Now the Supreme Court has long afforded whistleblowers some amount of protection from retaliation, but, in the decision today, refused to extend that protection to Ceballos, on the grounds that he was speaking out in his capacity as a public employee, rather than as a private citizen. This appears to mean that if he had simply called up a newspaper and told them about the problems with the search warrant, he’d be protected from retaliation. But because he wrote up an official memo to his bosses, he wasn’t. Huh? Here’s what John Paul Stevens had to say in his dissent:

[I]t is senseless to let constitutional protection for exactly the same words hinge on whether they fall within a job description. Moreover, it seems perverse to fashion a new rule that provides employees with an incentive to voice their concerns publicly before talking frankly to their superiors.

One would think so.

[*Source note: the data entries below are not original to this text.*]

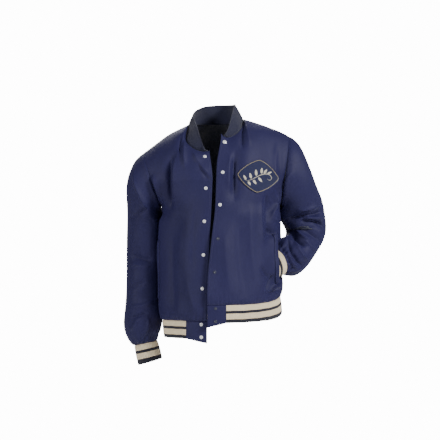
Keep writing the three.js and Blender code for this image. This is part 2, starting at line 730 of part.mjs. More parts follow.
// The hem: a ribbed band with a plain end at each front
const rowOf = (surface, row) => surface.points.slice(row * surface.across, (row + 1) * surface.across);
const normalsOf = (surface, row) => surface.normals.slice(row * surface.across, (row + 1) * surface.across);
function hemPiece(name, parts, tallest, ribbed) {
  const lean = (at, last) => (ribbed ? HEM_LEAN * smooth(Math.min(at, last - at) / HEM_LEAN_EASE) : 0);
  const line = [];
  const across = [];
  for (const [surface, from, to] of parts) {
    const points = rowOf(surface, 0);
    const normals = normalsOf(surface, 0);
    const step = Math.sign(to - from);
    for (let j = from; j !== to + step; j += step) {
      const previous = line[line.length - 1];
      if (previous && previous.distanceTo(points[j]) < 0.01) continue;
      line.push(points[j].clone());
      across.push(normals[j].clone());
    }
  }
  const fromFront = (at) => (name.endsWith("left") ? at : line.length - 1 - at) / (line.length - 1);
  const tall = (at) => (ribbed ? tallest : mix(tallest, HEM_TALL, fromFront(at)));
  const down = (at) => v3(lean(at, line.length - 1), 0, -tall(at));
  const { rows, normals, rise } = band(line, across, down, { ribbed });
  const surface = gridSurface(rows);
  surface.normals = normals;
  surface.edges = openEdges(surface);
  add(name, wall(surface, RIB_CLOTH, { rise }), FINISHES.rib);
  return surface;
}
const { front_right: frontRight, front_left: frontLeft, back } = surfaces;
const hemSurfaces = {
  right: hemPiece("hem_end_right", [[frontRight, HEM_END_STEPS.right, 0]], HEM_END_TALL, false),
  left: hemPiece("hem_end_left", [[frontLeft, 0, HEM_END_STEPS.left]], HEM_END_TALL, false),
};
hemPiece(
  "hem_band",
  [
    [frontLeft, HEM_END_STEPS.left, FRONT_STEPS],
    [back, back.across - 1, 0],
    [frontRight, FRONT_STEPS, HEM_END_STEPS.right],
  ],
  HEM_TALL,
  true,
);

// The cuffs
for (const side of ["right", "left"]) {
  const centre = centreOf(sleeveEnd(side));
  const path = centreOf(CUFF_ENDS[side]).sub(centre).normalize();
  const line = rowOf(sleeves[side], SLEEVE_STEPS);
  const outwards = line.map((p) => p.clone().sub(centre).normalize());
  const end = ring(CUFF_ENDS[side], path, side);
  const drop = line.map((p, j) => end[j].clone().sub(p));
  const down = (at) => {
    const j = Math.floor(at) % line.length;
    return drop[j].clone().lerp(drop[(j + 1) % line.length], at - Math.floor(at));
  };
  const { rows, normals, rise } = band(line, outwards, down, { round: true });
  const surface = gridSurface(rows, { round: true, turned: side === "right" });
  surface.normals = normals;
  surface.edges = openEdges(surface);
  add(`cuff_${side}`, wall(surface, RIB_CLOTH, { rise }), FINISHES.rib);
}

// Pocket welts lie on the fronts along the pocket mouths.
for (const side of ["right", "left"]) {
  const front = surfaces[`front_${side}`];
  const rows = [];
  for (let i = POCKET.low; i <= POCKET.high; i++) {
    rows.push([POCKET.column - 1, POCKET.column].map((j) => front.points[i * front.across + j].clone()));
  }
  const surface = gridSurface(rows, { turned: side === "right" });
  add(`pocket_welt_${side}`, wall(surface, CLOTH, { from: CLOTH + LAID_ON }), FINISHES.twill);
}

// The outside of a panel straight behind a place seen from the front.
function onFront(surface, x, z) {
  let best = null;
  for (const face of surface.faces) {
    for (const [i, j, k] of [[0, 1, 2], [0, 2, 3]]) {
      const [a, b, c] = [surface.points[face[i]], surface.points[face[j]], surface.points[face[k]]];
      const area = (b.x - a.x) * (c.z - a.z) - (c.x - a.x) * (b.z - a.z);
      if (Math.abs(area) < 1e-6) continue;
      const u = ((x - a.x) * (c.z - a.z) - (c.x - a.x) * (z - a.z)) / area;
      const w = ((b.x - a.x) * (z - a.z) - (x - a.x) * (b.z - a.z)) / area;
      if (u < -1e-6 || w < -1e-6 || u + w > 1 + 1e-6) continue;
      const y = a.y + u * (b.y - a.y) + w * (c.y - a.y);
      if (best && best.point.y <= y) continue;
      const normal = b.clone().sub(a).cross(c.clone().sub(a)).normalize();
      best = { point: v3(x, y, z), normal: normal.y > 0 ? normal.negate() : normal };
    }
  }
  if (!best) throw new Error(`nothing at ${x}, ${z}`);
  return best;
}

// The felt badge on the left chest: a lozenge with eased sides
function badge() {
  const around = 24;
  const ringsOut = 3;
  const points = [];
  const place = (r, a) => {
    const { lobe: k } = BADGE;
    const lobe = (Math.abs(Math.cos(a)) ** k + Math.abs(Math.sin(a)) ** k) ** (-1 / k);
    const [x, z] = [BADGE.halfWide * r * lobe * Math.cos(a), BADGE.halfTall * r * lobe * Math.sin(a)];
    const [c, s] = [Math.cos(BADGE.turn), Math.sin(BADGE.turn)];
    return onFront(frontLeft, BADGE.x + c * x - s * z, BADGE.z + s * x + c * z).point;
  };
  points.push(place(0, 0));
  for (let i = 1; i <= ringsOut; i++) {
    for (let j = 0; j < around; j++) points.push(place(i / ringsOut, (j / around) * 2 * Math.PI));
  }
  const at = (i, j) => 1 + (i - 1) * around + (j % around);
  const faces = [];
  for (let j = 0; j < around; j++) {
    faces.push([0, at(1, j), at(1, j + 1)]);
    for (let i = 1; i < ringsOut; i++) faces.push([at(i, j), at(i + 1, j), at(i + 1, j + 1), at(i, j + 1)]);
  }
  const geometry = wall({ points, faces }, BADGE.thick, { from: BADGE.thick + BADGE.under });
  add("chest_badge", geometry, FINISHES.felt);
}
badge();

// Snaps: studs on the right front, caps on the left
const SNAPS = table("side x z", [
  ["right", -36, -114],
  ["right", -33, -208],
  ["right", -37, -306],
  ["right", -40, -405],
  ["right", -43, -504],
  ["left", 23, -70],
  ["left", 17, -161],
  ["left", 9, -257],
  ["left", 3, -357],
  ["left", -6, -455],
]);
function snapShape() {
  const { radius, height } = SNAP;
  const shares = [[0, 0], [0.86, 0], [1, 0.3], [0.8, 0.75], [0, 1]];
  const profile = shares.map(([r, h]) => new THREE.Vector2(r * radius, h * height));
  return new THREE.LatheGeometry(profile, SNAP.sides);
}
function addSnap(name, { point, normal }) {
  const mesh = add(name, snapShape(), FINISHES.metal);
  mesh.quaternion.setFromUnitVectors(v3(0, 1, 0), normal);
  mesh.position.copy(point).addScaledVector(normal, SNAP.clear);
}
for (const side of ["right", "left"]) {
  const places = SNAPS.filter((row) => row.side === side);
  places.forEach(({ x, z }, i) => addSnap(`snap_${side}_${i + 1}`, onFront(surfaces[`front_${side}`], x, z)));
  const end = hemSurfaces[side];
  const x = places[places.length - 1].x + (side === "right" ? -3 : 2);
  const edge = Math.max(...end.points.map((p) => p.z));
  [SNAP.fromSeam, HEM_END_TALL - SNAP.fromHem].forEach((below, i) =>
    addSnap(`snap_${side}_${places.length + 1 + i}`, onFront(end, x, edge - below)));
}

export default jacket;
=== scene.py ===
# %% [markdown]
# # A varsity jacket
# The jacket is a hollow shell of thin cloth: two fronts, a back, two sleeves, a knit collar and ribbed bands.
# Each piece could be draped by simulation, but the pose is fixed, so it is laid instead. The frame already
# holds every cloth piece as a coarse wall. Each wall is read as a net of points, a finer net is laid through it on
# smooth curves, and the folds, creases, ribs and seams are worked into that finer net.

# %% Load the frame
import math

import bmesh
import bpy
import numpy as np
from mathutils import Matrix, Vector
from mathutils.bvhtree import BVHTree


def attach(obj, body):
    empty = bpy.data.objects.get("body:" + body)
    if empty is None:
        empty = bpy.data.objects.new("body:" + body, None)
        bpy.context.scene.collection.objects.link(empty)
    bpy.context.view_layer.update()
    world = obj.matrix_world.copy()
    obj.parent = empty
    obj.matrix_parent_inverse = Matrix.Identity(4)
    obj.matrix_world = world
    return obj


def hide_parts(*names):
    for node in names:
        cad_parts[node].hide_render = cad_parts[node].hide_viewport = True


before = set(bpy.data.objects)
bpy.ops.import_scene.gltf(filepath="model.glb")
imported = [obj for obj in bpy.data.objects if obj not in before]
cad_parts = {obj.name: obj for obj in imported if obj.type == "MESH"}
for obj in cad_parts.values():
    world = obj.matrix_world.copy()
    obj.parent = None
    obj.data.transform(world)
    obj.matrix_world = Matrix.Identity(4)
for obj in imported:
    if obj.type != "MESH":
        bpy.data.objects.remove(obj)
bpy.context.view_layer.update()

MM = 0.001
scene = bpy.context.scene
print("frame nodes:", len(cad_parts))

# %% [markdown]
# ## The camera
# The photograph was taken from straight in front, a few metres away and at chest height, with a long lens. A level
# camera four metres off gives the same mild perspective.

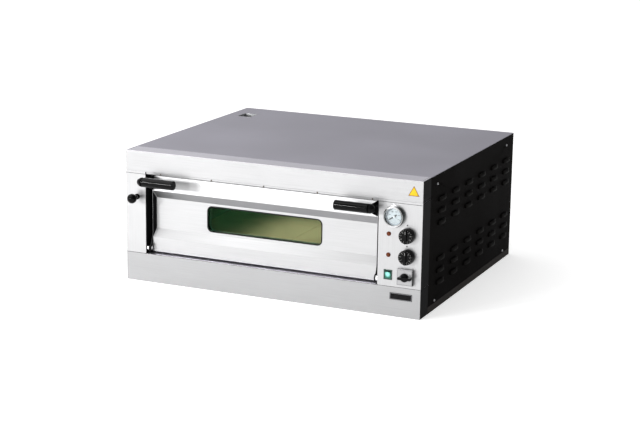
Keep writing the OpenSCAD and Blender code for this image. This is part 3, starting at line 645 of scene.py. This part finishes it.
bpy.ops.mesh.primitive_plane_add(size=120)
floor = bpy.context.object
floor.name = "studio_floor"
s = Shader("studio_floor", (0.86, 0.86, 0.86), 0.0, 0.7, Specular_IOR_Level=0.1)
s.set("Emission Color", (1.0, 1.0, 1.0, 1.0))
s.set("Emission Strength", 0.56)
s.plug("Base Color", s.mix(s.noise((1.5, 1.5, 1.5), 3.0), (0.85, 0.85, 0.85), (0.88, 0.88, 0.88)))
floor.data.materials.append(s.mat)
floor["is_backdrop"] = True

world = bpy.data.worlds.new("studio")
scene.world = world
world.use_nodes = True
wt = world.node_tree
bg = wt.nodes["Background"]
tc = wt.nodes.new("ShaderNodeTexCoord")
dot = wt.nodes.new("ShaderNodeVectorMath")
dot.operation = "DOT_PRODUCT"
dot.inputs[1].default_value = Vector((-0.80, -0.50, 0.42)).normalized()
span = wt.nodes.new("ShaderNodeMapRange")
span.interpolation_type = "SMOOTHSTEP"
for key, value in (("From Min", -0.7), ("From Max", 0.75), ("To Min", 0.05), ("To Max", 0.95)):
    span.inputs[key].default_value = value
wt.links.new(tc.outputs["Generated"], dot.inputs[0])
wt.links.new(dot.outputs["Value"], span.inputs["Value"])
wt.links.new(span.outputs["Result"], bg.inputs["Strength"])
bg.inputs["Color"].default_value = (1.0, 1.0, 1.0, 1.0)

key_light = bpy.data.lights.new("key", "SUN")
key_light.energy = 1.25
key_light.angle = math.radians(3.5)
key = bpy.data.objects.new("key", key_light)
scene.collection.objects.link(key)
az, el = math.radians(37), math.radians(9)
toward = Vector((-math.sin(az) * math.cos(el), -math.cos(az) * math.cos(el), math.sin(el)))
key.rotation_euler = toward.to_track_quat("Z", "Y").to_euler()
key.location = toward * 4

soft_light = bpy.data.lights.new("overhead", "AREA")
soft_light.energy = 20.0
soft_light.shape = "RECTANGLE"
soft_light.size, soft_light.size_y = 1.9, 1.5
soft = bpy.data.objects.new("overhead", soft_light)
soft.location = (-1.15, -0.8, 1.9)
soft.rotation_euler = (Vector((0, 0, 0.4)) - soft.location).to_track_quat("-Z", "Y").to_euler()
scene.collection.objects.link(soft)

lamp_light = bpy.data.lights.new("chamber_glow", "AREA")
lamp_light.energy = 0.42
lamp_light.color = (1.0, 0.95, 0.86)
lamp_light.shape = "RECTANGLE"
lamp_light.size, lamp_light.size_y = 0.34, 0.42
lamp_light.spread = math.radians(95)
lamp = bpy.data.objects.new("chamber_glow", lamp_light)
lamp.location = (0.0, -0.12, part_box("upper_heaters")[0].z - 0.004)
scene.collection.objects.link(lamp)

# one narrow strip for each grip, where its reflection runs along the grip
for name, x in (("strip_left", -1.85), ("strip_right", -0.90)):
    strip_light = bpy.data.lights.new(name, "AREA")
    strip_light.energy = 14.0
    strip_light.shape = "RECTANGLE"
    strip_light.size, strip_light.size_y = 0.26, 0.06
    strip = bpy.data.objects.new(name, strip_light)
    strip.location = (x, -3.05, 1.02)
    strip.rotation_euler = (Vector((0.0, -0.4, 0.3)) - strip.location).to_track_quat("-Z", "Y").to_euler()
    scene.collection.objects.link(strip)

az, el, roll, dist = math.radians(23.825), math.radians(13.605), math.radians(0.858), 5.475
back = Vector((math.sin(az) * math.cos(el), -math.cos(az) * math.cos(el), math.sin(el)))
eye = Vector((-0.0179, 0.0, 0.1725)) + back * dist
right = Vector((0, 0, 1)).cross(back).normalized()
up = back.cross(right)
xr = right * math.cos(roll) + up * math.sin(roll)
yr = up * math.cos(roll) - right * math.sin(roll)
camera_data = bpy.data.cameras.new("photo_view")
camera_data.sensor_width = 36.0
camera_data.lens = 95.48
camera_data.clip_end = 200.0
camera = bpy.data.objects.new("photo_view", camera_data)
scene.collection.objects.link(camera)
camera.matrix_world = Matrix(((xr.x, yr.x, back.x, eye.x), (xr.y, yr.y, back.y, eye.y),
                              (xr.z, yr.z, back.z, eye.z), (0, 0, 0, 1)))
scene.camera = camera
scene.view_settings.view_transform = "Standard"
scene.view_settings.look = "None"

lo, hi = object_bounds()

Jack Balkin says this is a “very significant” development—employees acting in their official capacity may be disciplined for speaking out “without any First Amendment scrutiny”:

So, it appears that if one’s duties are to expose wrongdoing in the workplace, such exposure is entitled to no constitutional protection, but that if an employee whose duties do not involve such whistleblowing makes the exact same complaint, then Pickering/Connick analysis [i.e., protecting whistleblowers] still applies. A somewhat odd result, at least on first glance.

Samuel Alito, perhaps needless to say, voted with the majority and broke the tie. Seems to be an early sign of those pro-government tendencies many of his critics were worried about.